Risks and counterarguments
- Execution risk on M&A integration: The IMG ARENA deal is strategically sensible but integration missteps could delay margin improvement or lead to one-time costs that disappoint earnings.
- Competitive pressure: Genius Sports and other data providers are aggressive. A pricing war or loss of a major client could compress revenue or force higher sales/marketing spend.
- Regulatory and integrity risks: Sports betting is subject to shifting regulation across jurisdictions. Changes in licensing or stricter data rules could reduce addressable market or increase compliance costs.
- Valuation sensitivity: At a P/E near 52x, the stock is sensitive to growth misses. Any slowdown from mid-teens revenue growth expectations could cause significant multiple contraction.
- Liquidity/float and selling pressure: There was a notable secondary offering in 04/24/2025 (23M shares) and a portfolio cut by an institutional holder later in the year; renewed selling or insider reductions could pressure the stock despite fundamentals.
Counterargument
The simplest counterargument is valuation: Sportradar already commands a premium multiple that prices in several years of flawless execution. If media monetization proves harder or slower than expected - for example, if Live Player Markets take longer to scale or advertising ARPU is lower than forecast - the stock could trade back toward mid-single-digit EBITDA multiples despite solid underlying revenue. For value investors, that multiple is a reason to wait for clearer proof points.
What would change my mind
I would become neutral or bearish if any of the following occur: a) management withdraws guidance or materially slows growth expectations; b) IMG ARENA integration materially increases net debt or reduces margins; c) sustained downtick in win rates for renewals with major sportsbook customers; or d) the company announces large share issuance that dilutes value without clear strategic justification.
Conclusion
Sportradar is a high-conviction long for 2026 because it pairs recurring, sticky revenue with meaningful upside optionality from media and streaming products. The company has shown 14% top-line growth and substantial margin expansion (29% EBITDA growth and record 29% margins), and recent strategic moves give management clear levers to accelerate free cash flow. The stock is technically attractive at current levels with an RSI in oversold territory and liquidity that allows for a disciplined entry and exit plan.
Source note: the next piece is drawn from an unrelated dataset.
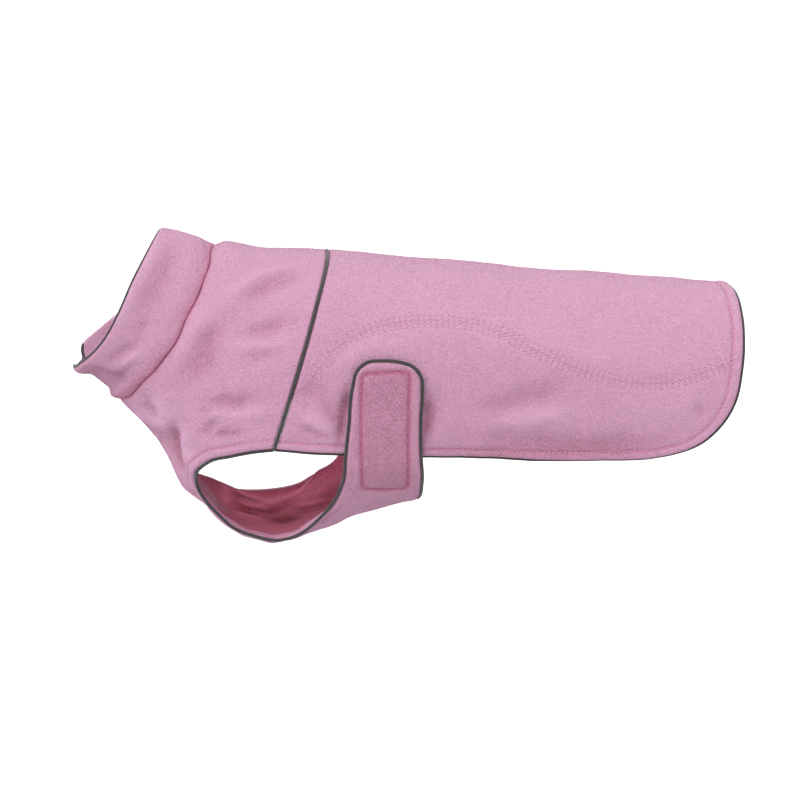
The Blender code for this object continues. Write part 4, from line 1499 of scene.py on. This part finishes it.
def brushed(panel):
    """The nap of one panel, on its outer face alone."""
    whole = panel.data
    half = len(whole.vertices) // 2
    faces = [tuple(p.vertices) for p in whole.polygons if max(p.vertices) < half]
    cloth = bpy.data.meshes.new(panel.name + "_nap")
    cloth.from_pydata([tuple(v.co) for v in whole.vertices[:half]], [], faces)
    # the tufts take the panel's painted shade along
    for label in ("crease", "shade"):
        values = np.empty(2 * half, np.float32)
        whole.attributes[label].data.foreach_get("value", values)
        cloth.attributes.new(label, "FLOAT", "POINT").data.foreach_set("value", values[:half])
    nap = made_by(NAP_TUFTS, panel.name + "_nap", cloth,
                  {"Density": TUFTS / MM ** 2, "Length": TUFT * MM, "Width": TUFT_WIDTH * MM,
                   "Finish": FLEECE})
    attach(nap, "root")
    return nap


Cut = namedtuple("Cut", "panel width length area stitching")     # metres, square metres
CUTS = [
    Cut("back_panel", 0.230, 0.247, 0.0372, ["hem_topstitch"]),
    Cut("side_panel_left", 0.084, 0.245, 0.0168, ["flatlock_rows_left"]),
    Cut("side_panel_right", 0.084, 0.245, 0.0168, ["flatlock_rows_right"]),
    Cut("front_panel", 0.500, 0.155, 0.0501,
        ["armhole_topstitch", "armhole_lining_rows", "tape_topstitch"]),
    Cut("collar_panel", 0.300, 0.046, 0.0105, []),
]
for cut in CUTS:
    panel = bpy.data.objects[cut.panel]
    nap = brushed(panel)

# Floor, light and camera: a plain pale floor far below the coat, even light all round with a
# soft light from above and in front, and the camera level with the back, a little above.
FLOOR_Z = -0.62
TARGET = Vector((0.043, 0.0, -0.09275))
DISTANCE = 1.2
AZIMUTH, ELEVATION = np.radians(-3.0), np.radians(15.0)
back_to_camera = Vector((np.sin(AZIMUTH) * np.cos(ELEVATION),
                         -np.cos(AZIMUTH) * np.cos(ELEVATION), np.sin(ELEVATION)))
camera = bpy.data.objects.new("camera", bpy.data.cameras.new("camera"))
bpy.context.scene.collection.objects.link(camera)
camera.data.sensor_width = 36.0
camera.data.lens = 88.5
camera.location = TARGET + back_to_camera * DISTANCE
camera.rotation_euler = (-back_to_camera).to_track_quat("-Z", "Y").to_euler()
bpy.context.scene.camera = camera
bpy.context.scene.view_settings.view_transform = "Standard"

floor_mesh = bpy.data.meshes.new("floor")
around = np.linspace(0, 2 * np.pi, 96, endpoint=False)
floor_mesh.from_pydata([(14 * np.cos(a), 14 * np.sin(a), FLOOR_Z) for a in around], [],
                       [tuple(range(96))])
floor = bpy.data.objects.new("floor", floor_mesh)
bpy.context.scene.collection.objects.link(floor)
floor_material, floor_tree, floor_shader = new_material("pale floor")
seen = node(floor_tree, "ShaderNodeLightPath").outputs["Is Camera Ray"]
paper = mixed_colour(floor_tree, seen, (0.56, 0.54, 0.56, 1), (0.94, 0.94, 0.94, 1))
plug(floor_shader, {"Base Color": paper, "Roughness": 0.9})
floor_mesh.materials.append(floor_material)

world = bpy.data.worlds.new("studio")
bpy.context.scene.world = world
world.use_nodes = True
world.node_tree.nodes["Background"].inputs["Color"].default_value = (1.0, 1.0, 1.0, 1)
world.node_tree.nodes["Background"].inputs["Strength"].default_value = 1.20


def softbox(name, direction, spread, strength):
    """A wide soft light from one direction, even over the whole floor."""
    lamp = bpy.data.lights.new(name, "SUN")
    lamp.angle = np.radians(spread)
    lamp.energy = strength
    light = bpy.data.objects.new(name, lamp)
    light.rotation_euler = Vector(direction).to_track_quat("Z", "Y").to_euler()
    bpy.context.scene.collection.objects.link(light)


softbox("overhead_light", (-0.45, -0.60, 0.75), 40.0, 1.6)
softbox("front_light", (-1.0, -0.30, 0.0), 60.0, 0.55)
Trade plan recap: buy at $18.57, stop $16.50, target $30.00 over long term (180 trading days). Manage position size to reflect execution and regulatory risks, and tighten the stop if the market gives a clean re-rate above $24.
Bottom line: If you believe the sports-data oligopoly tightens, media revenue proves real and management executes on integration, Sportradar offers an appealing asymmetric trade in 2026. If those things don't happen, the stock's premium will likely contract quickly.